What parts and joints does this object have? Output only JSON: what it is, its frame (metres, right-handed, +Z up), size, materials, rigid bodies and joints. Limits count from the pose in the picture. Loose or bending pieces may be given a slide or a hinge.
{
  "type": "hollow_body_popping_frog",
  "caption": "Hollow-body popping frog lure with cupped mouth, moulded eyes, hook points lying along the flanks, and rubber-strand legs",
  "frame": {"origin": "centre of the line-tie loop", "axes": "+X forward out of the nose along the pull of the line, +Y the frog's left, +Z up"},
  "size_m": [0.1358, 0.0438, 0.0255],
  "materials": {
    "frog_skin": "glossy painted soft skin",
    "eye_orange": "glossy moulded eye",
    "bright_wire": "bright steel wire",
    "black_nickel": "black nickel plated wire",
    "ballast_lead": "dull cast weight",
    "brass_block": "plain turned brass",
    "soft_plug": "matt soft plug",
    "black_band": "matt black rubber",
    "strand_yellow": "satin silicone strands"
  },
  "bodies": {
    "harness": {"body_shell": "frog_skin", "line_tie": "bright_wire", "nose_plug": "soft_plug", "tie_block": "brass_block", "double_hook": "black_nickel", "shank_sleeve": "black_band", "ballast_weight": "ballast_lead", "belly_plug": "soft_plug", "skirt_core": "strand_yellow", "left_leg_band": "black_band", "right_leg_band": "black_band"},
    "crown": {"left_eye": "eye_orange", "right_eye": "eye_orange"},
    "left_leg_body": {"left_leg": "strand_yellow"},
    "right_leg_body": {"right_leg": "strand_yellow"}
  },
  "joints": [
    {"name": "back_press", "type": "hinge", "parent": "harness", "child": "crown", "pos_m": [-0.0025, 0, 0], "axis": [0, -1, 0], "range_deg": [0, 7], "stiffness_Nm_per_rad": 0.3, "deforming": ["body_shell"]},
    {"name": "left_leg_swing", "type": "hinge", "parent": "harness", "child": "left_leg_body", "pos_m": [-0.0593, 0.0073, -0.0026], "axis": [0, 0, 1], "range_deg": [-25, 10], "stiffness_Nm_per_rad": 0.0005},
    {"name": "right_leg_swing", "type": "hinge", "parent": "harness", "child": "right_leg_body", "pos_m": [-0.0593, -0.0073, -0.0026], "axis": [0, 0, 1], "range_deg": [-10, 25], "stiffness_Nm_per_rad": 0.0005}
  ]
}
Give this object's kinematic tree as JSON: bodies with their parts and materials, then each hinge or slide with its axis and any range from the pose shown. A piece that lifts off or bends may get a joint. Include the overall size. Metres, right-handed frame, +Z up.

* * * * *

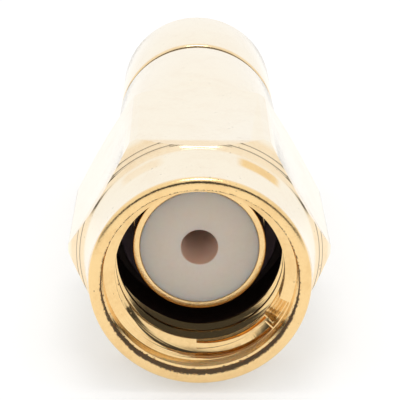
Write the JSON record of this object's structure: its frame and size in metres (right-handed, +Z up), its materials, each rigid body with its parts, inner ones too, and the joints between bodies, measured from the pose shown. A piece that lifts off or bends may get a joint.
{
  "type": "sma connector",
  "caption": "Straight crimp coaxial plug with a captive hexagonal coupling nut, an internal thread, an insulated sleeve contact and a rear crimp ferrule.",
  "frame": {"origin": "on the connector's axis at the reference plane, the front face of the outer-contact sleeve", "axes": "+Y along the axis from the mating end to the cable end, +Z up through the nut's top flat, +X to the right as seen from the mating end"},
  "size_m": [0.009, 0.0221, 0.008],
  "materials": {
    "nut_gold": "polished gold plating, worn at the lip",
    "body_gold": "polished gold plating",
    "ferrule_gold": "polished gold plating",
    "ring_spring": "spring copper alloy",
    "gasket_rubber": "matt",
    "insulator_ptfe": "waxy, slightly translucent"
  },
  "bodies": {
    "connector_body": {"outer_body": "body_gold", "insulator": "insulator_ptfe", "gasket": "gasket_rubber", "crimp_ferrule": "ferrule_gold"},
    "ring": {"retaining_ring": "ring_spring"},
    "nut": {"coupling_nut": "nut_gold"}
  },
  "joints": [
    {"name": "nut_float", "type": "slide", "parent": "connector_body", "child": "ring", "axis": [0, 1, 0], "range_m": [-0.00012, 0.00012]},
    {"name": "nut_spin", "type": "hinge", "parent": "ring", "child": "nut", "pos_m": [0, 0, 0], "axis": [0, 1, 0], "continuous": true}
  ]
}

* * * * *

■ GOAL OF THE EXERCISE: Pick out the lines containing the word "with" and show them.

■ OUTPUT FOR THIS TASK:
  "caption": "Hollow-body popping frog lure with cupped mouth, moulded eyes, hook points lying along the flanks, and rubber-strand legs",
Give this object's kinematic tree as JSON: bodies with their parts and materials, then each hinge or slide with its axis and any range from the pose shown. A piece that lifts off or bends may get a joint. Include the overall size. Metres, right-handed frame, +Z up.
Write the JSON record of this object's structure: its frame and size in metres (right-handed, +Z up), its materials, each rigid body with its parts, inner ones too, and the joints between bodies, measured from the pose shown. A piece that lifts off or bends may get a joint.
  "caption": "Straight crimp coaxial plug with a captive hexagonal coupling nut, an internal thread, an insulated sleeve contact and a rear crimp ferrule.",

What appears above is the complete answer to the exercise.